Which is it? Should the United States be glad that it has spread the game so globally, or alarmed that this flood suggests a flaw in the development of its own talent?

When Detroit's four-door sedans started breaking down too often, the freeways suddenly filled with Toyotas. Thursday's draft board had a lot of imports, too.

Theories abound. The international payers are said to be fundamentally sounder, better grounded. The American players, as a group, are said to be under the television-induced delusion that the only important parts of the game are high-fives and highlights.

Longtime NBA scouting director Marty Blake was saying how he went to a Southeastern Conference game last season and saw players who could not even make a proper entry pass.
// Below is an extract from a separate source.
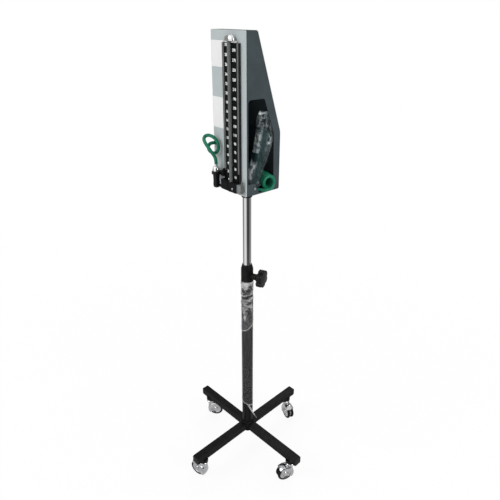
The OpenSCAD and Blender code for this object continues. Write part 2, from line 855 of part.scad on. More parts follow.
// Flanged, slightly waisted cylinder with a rounded foot
module reservoir_body() {
    r = reservoir_d / 2;
    foot = 5;
    color(BLACK)
    difference() {
        in_reservoir(0) rotate_extrude() polygon([
            [0, foot], [r * 0.62, foot], [r * 0.88, foot + 1.5], [r, foot + 6], [r * 0.93, foot + 16],
            [r * 0.97, reservoir_top - 12], [r, reservoir_top - 8.5], [flange_d / 2, reservoir_top - 6.5],
            [flange_d / 2, reservoir_top - 1], [flange_d / 2 - 1, reservoir_top], [0, reservoir_top]
        ]);
        in_reservoir(pool_foot) cylinder(d = reservoir_bore, h = 60);
        bar_across(link_bore, reservoir_across, reservoir_across + reservoir_d, -link_out, link_up);
    }
}

dome_foot = reservoir_top + 1;
dome_h = 13;
nipple_top = dome_foot + dome_h + 3;
// Chrome dome with a short neck that the hose pushes on to
module reservoir_cap() {
    r = dome_d / 2;
    color(CHROME)
    in_reservoir(dome_foot) difference() {
        rotate_extrude() polygon(concat(
            [[0, 0], [r, 0], [r, 2.5]],
            [for (t = [10 : 10 : 70]) [r * cos(t), 2.5 + (dome_h - 2.5) * sin(t)]],
            [[3.2, dome_h], [3.2, dome_h + 3], [0, dome_h + 3]]
        ));
        translate([0, 0, -1]) cylinder(d = reservoir_bore, h = 6);
        cylinder(d = 2.4, h = 30);
    }
}

// Arm that ties the reservoir's mouth to the scale channel
module reservoir_arm() {
    color(BLACK)
    difference() {
        on_panel(0, 10) polygon([
            [reservoir_across, reservoir_top - 7], [channel_left, reservoir_top - 9],
            [channel_left, reservoir_top + 11], [channel_left - 8, reservoir_top + 1],
            [reservoir_across, reservoir_top - 1]
        ]);
        in_reservoir(0) cylinder(d = flange_d + fit, h = 80);
    }
}

// ---- Hoses, in [across, back, up] ----

hose_r = hose_d / 2;
meet_back = panel_t / 2;
tail_up = housing_wall + 1 + hose_r + 0.4;
LOOP_ROUTE = [
    [24, -14, 62], [24, -14, 64], [24, -14, 67], [24.5, -15.2, 72], [25.8, -18, 80], [23.5, -24, 90],
    [17, -28, 100],
    [7.5, -30, 111], [-1.5, -28, 119], [-2, -23, 125], [6, -17, 126], [18, -11.5, 121],
    [26.5, -8.5, 111], [27.5, -8.5, 98], [21, -10.5, 88], [10, -14.5, 86], [1.5, -18, 93],
    [1, -18.5, 103], [6, -14.5, 109], [9, -8, 109], [9, -3, 109], [9, meet_back, 109]
];
DROP_ROUTE = [
    [9, meet_back, 109], [9, 7, 109], [9, 14, 108.5], [12, 24, 104], [21, 35, 94],
    [36, 45, 79], [52, 51, 65], [65, 55, 54], [75, 59.5, 46.5], [82.5, 65, 41]
];
TAIL_ROUTE = [
    [122.5, 54, tail_up], [118, 50, tail_up], [111, 47, tail_up], [106, 42, tail_up],
    [104.5, 35, tail_up], [104, 27, tail_up], [102.5, 20.5, tail_up], [99, 16.7, tail_up]
];
CONNECTOR = [73, 16, tail_up];
connector_len = 22;
CUFF_FOOT = [97, 36, 15.5];
cuff_lean = 16.5;
cuff_half_x = 12.5;
cuff_ripple = 0.035;
// A place on the cuff's inner face, a distance along it from its foot
function cuff_side(along) = CUFF_FOOT
    + [-cuff_half_x * (1 + cuff_ripple) - 0.1, along * sin(cuff_lean), along * cos(cuff_lean)];
BULB_AT = [30, 62];
bulb_foot = 9;
bulb_len = 62;
neck_top = bulb_foot + bulb_len + 26;
CUFF_TUBE_ROUTE = [
    cuff_side(36), cuff_side(36) - [5, 0, 0], [71, 46, 48], [65, 44, 42], [61, 39, 33],
    [60, 32, 22], [60, 25, 13], [62, 19, tail_up + 0.6], [67, 16, tail_up], [CONNECTOR[0], 16, tail_up]
];
BULB_TUBE_ROUTE = [
    [BULB_AT[0], BULB_AT[1], neck_top], [BULB_AT[0], BULB_AT[1], neck_top + 5], [33, 62, neck_top + 14],
    [42, 62, neck_top + 21], [54, 62, neck_top + 22], [66, 62, neck_top + 17],
    cuff_side(93) - [7, 0, 0], cuff_side(93)
];

// Coil: its loops advance towards the window, and its centre comes forward as they do
loop_pitch = 11;
coil_out = 122.2;
coil_back = 68.5;
coil_lean = 0.35;
coil_up = loop_r + tail_up;
coil_turns = loops + 0.5;
loop_steps = 24;
function coil_point(t) =
    let (a = coil_out - (loops + 0.25 - t) * loop_pitch, w = 90 - 360 * t)
    [a, coil_back + coil_lean * (coil_out - a) + loop_r * cos(w), coil_up + loop_r * sin(w)];
coil_line = [for (i = [0 : coil_turns * loop_steps]) coil_point(i / loop_steps)];
coil_in = coil_line[0] - [0, hose_d, 0];
coil_end = coil_line[len(coil_line) - 1] - [0, hose_d, 0];
COIL_ROUTE = concat([coil_in], coil_line, [coil_end]);
drop_path = concat(DROP_ROUTE, [coil_in - [0, 3, 0], coil_in]);
tail_path = concat(
    [coil_end, coil_end - [0, 2, 0]], TAIL_ROUTE,
    [CONNECTOR + [connector_len + 2, 0, 0], CONNECTOR + [connector_len, 0, 0]]
);

// The least gap between two turns of the coil, measured point to point
turn_gap = min([for (i = [0 : len(COIL_ROUTE) - 1])
    for (j = [i + loop_steps / 2 : 1 : len(COIL_ROUTE) - 1])
        norm(COIL_ROUTE[i] - COIL_ROUTE[j])]) - hose_d;
echo("least gap between the coil's turns, mm", turn_gap);

function route_in_head(p) = [for (q = p) in_head(q)];

module loop_hose() {
    color(GREEN) swept_tube(route_in_head(curve(LOOP_ROUTE, 2)), hose_d, 10);
}
module hose_leads() {
    color(GREEN) {
        swept_tube(route_in_head(drop_path), hose_d, 8);
        swept_tube(route_in_head(tail_path), hose_d, 8);
    }
}
module hose_coil() {
    color(GREEN) swept_tube(route_in_head(COIL_ROUTE), hose_d, 6, [1, 0, 0]);
}
module cuff_tubes() {
    color(BLACK) {
        swept_tube(route_in_head(CUFF_TUBE_ROUTE), small_tube_d, 8);
        swept_tube(route_in_head(BULB_TUBE_ROUTE), small_tube_d, 8);
    }
}

module hose_grommet() {
    out = 1.6;
    color(RUBBER)
    translate(in_head([GROMMET[0], panel_t + out, GROMMET[1]])) rotate([90, 0, 0]) difference() {
        rotate_extrude() polygon([
            [0, 0], [grommet_d / 2, 0], [grommet_d / 2, out - 0.05],
            [grommet_hole / 2 - 0.05, out - 0.05], [grommet_hole / 2 - 0.05, out + panel_t + 0.05],
            [grommet_d / 2, out + panel_t + 0.05], [grommet_d / 2 - 0.6, 2 * out + panel_t],
            [0, 2 * out + panel_t]
        ]);
        translate([0, 0, -1]) cylinder(d = hose_d + fit, h = 20);
    }
}

// Push-together connector between the hose and the cuff's tube
module tube_connector() {
    end = connector_len;
    color(WHITE)
    translate(in_head(CONNECTOR)) rotate([0, 90, 0]) rotate_extrude() polygon([
        [0, 0], [2.8, 0], [2.8, 5], [4.4, 5], [4.4, 10], [3.6, 11], [3.6, 13],
        [4.6, 14], [4.6, end - 4], [3.4, end - 3], [3.4, end], [0, end]
    ]);
}

// ---- Cuff and bulb ----

// Half width of the folded cuff along its length, from 0 at the foot to 1 at the top
function cuff_half_y(s) = 12.5 + 8.5 * s;
function cuff_ring(s, sides) =
    let (end = 1 - pow(abs(2 * s - 1), 10) * 0.35)
    [for (i = [0 : sides - 1])
        let (t = 360 * i / sides, c = cos(t), w = sin(t))
        let (layer = 1 + cuff_ripple * cos(6 * t))
        [sign(c) * pow(abs(c), 0.7) * cuff_half_x * end * layer,
            sign(w) * pow(abs(w), 0.7) * cuff_half_y(s) * end * layer, s * cuff_len]];

module cuff() {
    sides = 36;
    rings = 15;
    p = [for (i = [0 : rings]) each cuff_ring(i / rings, sides)];
    walls = [for (i = [0 : rings - 1]) for (s = [0 : sides - 1])
        let (a = i * sides + s, b = i * sides + (s + 1) % sides)
        each [[a, a + sides, b], [b, a + sides, b + sides]]];
    last = rings * sides;
    foot = [for (s = [1 : sides - 2]) [0, s, s + 1]];
    top = [for (s = [1 : sides - 2]) [last, last + s + 1, last + s]];
    color("#1d4650")
    translate(in_head(CUFF_FOOT)) rotate([-cuff_lean, 0, 0])
        polyhedron(p, concat(walls, foot, top));
}

// Strap of hook tape round the folded cuff
module cuff_strap() {
    at = 0.5;
    half = 10.5;
    x = cuff_half_x * (1 + cuff_ripple) + 0.25;
    y = cuff_half_y(at + half / cuff_len) * (1 - cuff_ripple) + 0.25;
    t = 1.2;
    color("#16323a")
    translate(in_head(CUFF_FOOT)) rotate([-cuff_lean, 0, 0]) translate([0, 0, at * cuff_len - half])
        linear_extrude(2 * half) difference() {
            rounded_box(-x - t, x + t, -y - t, y + t, 7);
            rounded_box(-x, x, -y, y, 7 - t);
        }
}

module bulb_frame(up) {
    translate(in_head([BULB_AT[0], BULB_AT[1], up])) children();
}
function bulb_r(s) = bulb_d / 2 * pow(sin(180 * (0.1 + 0.8 * s)), 0.62);

module bulb() {
    color(RUBBER)
    bulb_frame(bulb_foot) rotate_extrude() polygon(concat(
        [[0, 0]],
        [for (i = [0 : 12]) [bulb_r(i / 12), bulb_len * i / 12]],
        [[0, bulb_len]]
    ));
}

// Non-return valve in the bulb's foot
module bulb_end_valve() {
    color(CHROME)
    bulb_frame(housing_wall + touch) rotate_extrude() polygon([
        [0, 0], [5.5, 0], [6.5, 1], [6.5, 4], [5, bulb_foot - housing_wall - touch],
        [0, bulb_foot - housing_wall - touch]
    ]);
}

valve_foot = bulb_foot + bulb_len;
release_up = valve_foot + 8;
// Air-release valve on the bulb's mouth, bored across for its screw
module release_valve() {
    color(CHROME)
    difference() {
        bulb_frame(valve_foot) rotate_extrude() polygon([
            [0, 0], [8, 0], [8, 1.5], [6.5, 3], [6.5, 13], [5, 15], [3, 16],
            [3, neck_top - valve_foot], [0, neck_top - valve_foot]
        ]);
        translate(in_head([BULB_AT[0], BULB_AT[1], release_up])) rotate([0, 90, 0])
            cylinder(d = 4 + 2 * run_gap, h = 20);
    }
}

module release_pin() {
    color(STEEL)
    translate(in_head([BULB_AT[0] + 1, BULB_AT[1], release_up])) rotate([0, 90, 0])
        cylinder(d = 4, h = 7.5);
}

module release_knob() {
    color(CHROME)
    translate(in_head([BULB_AT[0] + 8.6, BULB_AT[1], release_up])) rotate([0, 90, 0]) difference() {
        cylinder(d = 11, h = 6);
        for (i = [0 : 11]) rotate(i * 30) translate([5.9, 0, -1]) cylinder(d = 1.4, h = 8);
    }
}

// ---- Drawing ----

base_hub();
legs();
leg_end_caps();
caster_sockets();
for (i = [0 : 3]) {
    caster_frame(i) caster_housing();
    caster_frame(i) caster_tyres();
    caster_frame(i) caster_discs();
}
column();
column_plug();
column_bolt();
clamp_collar();
clamp_nut();
clamp_pad();
clamp_screw();
clamp_knob();
tube_bush();
inner_tube();
head_socket();
head_screws();
rear_housing();
front_panel();
blank_plates();
scale_channel();
scale_rails();
scale_strip();
glass_tube();
mercury();
base_block();
block_cover();
gaskets();
top_seat();
top_cap();
valve_seat();
valve_lever();
reservoir_body();
reservoir_cap();
reservoir_arm();
hose_grommet();
loop_hose();
hose_leads();
hose_coil();
tube_connector();
cuff();
cuff_strap();
cuff_tubes();
bulb();
bulb_end_valve();
release_valve();
release_pin();
release_knob();
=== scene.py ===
import bmesh
import bpy
import json
import math
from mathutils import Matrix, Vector, noise
from mathutils.kdtree import KDTree


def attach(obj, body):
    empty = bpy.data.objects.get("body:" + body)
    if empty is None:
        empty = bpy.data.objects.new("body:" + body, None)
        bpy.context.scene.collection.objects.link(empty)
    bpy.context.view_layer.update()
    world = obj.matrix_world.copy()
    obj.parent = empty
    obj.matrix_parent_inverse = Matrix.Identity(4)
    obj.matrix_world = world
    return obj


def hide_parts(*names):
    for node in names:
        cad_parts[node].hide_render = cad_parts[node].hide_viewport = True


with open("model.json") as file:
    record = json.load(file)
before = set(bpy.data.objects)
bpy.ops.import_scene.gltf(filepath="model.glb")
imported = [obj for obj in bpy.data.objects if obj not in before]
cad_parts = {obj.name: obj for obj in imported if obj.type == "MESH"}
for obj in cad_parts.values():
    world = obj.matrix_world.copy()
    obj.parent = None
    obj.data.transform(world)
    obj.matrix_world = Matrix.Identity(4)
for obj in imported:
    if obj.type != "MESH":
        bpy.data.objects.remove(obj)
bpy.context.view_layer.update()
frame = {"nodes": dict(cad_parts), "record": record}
scene = bpy.context.scene

MM = 0.001
# The head box's width and depth, and the height of its underside, in mm
HEAD_W, HEAD_D, HEAD_Z = 118, 104, 863


def in_head(p):
    """A place in the head, [across, back, up] in mm from its lower front left corner, in metres."""
    return Vector(((p[0] - HEAD_W / 2) * MM, (p[1] - HEAD_D / 2) * MM, (p[2] + HEAD_Z) * MM))


# ---- Camera ----

camera = bpy.data.objects.new("camera", bpy.data.cameras.new("camera"))
camera.data.lens = 35.048
camera.data.sensor_width = 36
camera.location = (0.8796, -0.7359, 1.2503)
camera.rotation_euler = (math.radians(63.93), 0, math.radians(49.7))
scene.collection.objects.link(camera)
scene.camera = camera


# ---- Shader building ----

def new_look(name):
    mat = bpy.data.materials.new(name)
    mat.use_nodes = True
    return mat, mat.node_tree, mat.node_tree.nodes["Principled BSDF"]


def put(tree, kind, inputs=None, **props):
    """A shader node with its properties set and its inputs set or linked."""
    node = tree.nodes.new("ShaderNode" + kind)
    for key, value in props.items():
        setattr(node, key, value)
    for key, value in (inputs or {}).items():
        if isinstance(value, bpy.types.NodeSocket):
            tree.links.new(value, node.inputs[key])
        else:
            node.inputs[key].default_value = value
    return node


def coords(tree, stretch=(1, 1, 1)):
    place = put(tree, "TexCoord").outputs["Object"]
    if stretch == (1, 1, 1):
        return place
    return put(tree, "VectorMath", {0: place, 1: stretch}, operation="MULTIPLY").outputs[0]


def speckle(tree, scale, detail=4, stretch=(1, 1, 1), roughness=0.55, distortion=0.0):
    return put(tree, "TexNoise", {"Vector": coords(tree, stretch), "Scale": scale, "Detail": detail,
                                  "Roughness": roughness, "Distortion": distortion}).outputs["Fac"]


def spread(tree, fac, low, high, start=0.35, end=0.65):
    return put(tree, "MapRange", {"Value": fac, "From Min": start, "From Max": end,
                                  "To Min": low, "To Max": high}).outputs[0]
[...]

It has been noted that young European prospects are not subjected to the insane hero worship poured upon any U.S. 14-year-old who can dunk. They must earn their way up the ladder.

Forward Darko Milicic may have been good enough to be the No. 2 pick in the entire draft, but he averaged barely 20 minutes a game last season for his team back in Serbia and Montenegro.

If that happened to an American phenom, he'd transfer.

For his part, Milicic said there was nothing magical about the process that produced him.

"Just play hard. Listen to coach. And be good."

The trend should not be overstated. The sensation of this draft still came from Ohio. Fourteen of the first 16 picks were native sons.

"I wouldn't say that's redemption," said Georgia's Jarvis Hayes, headed for the Wizards at No. 10. "But it definitely makes everyone feel better that played here in the United States."

Still, something is happening. There seems a clear weakness in the basketball assembly line in this country. Stardom is granted much too cheaply, and the pool is thinner of those who truly deserve it.

If LeBron James and Carmelo Anthony want to be in front of the new age of the NBA, they'll have to be very good. Because if they don't lead, a kid from Europe or Asia will.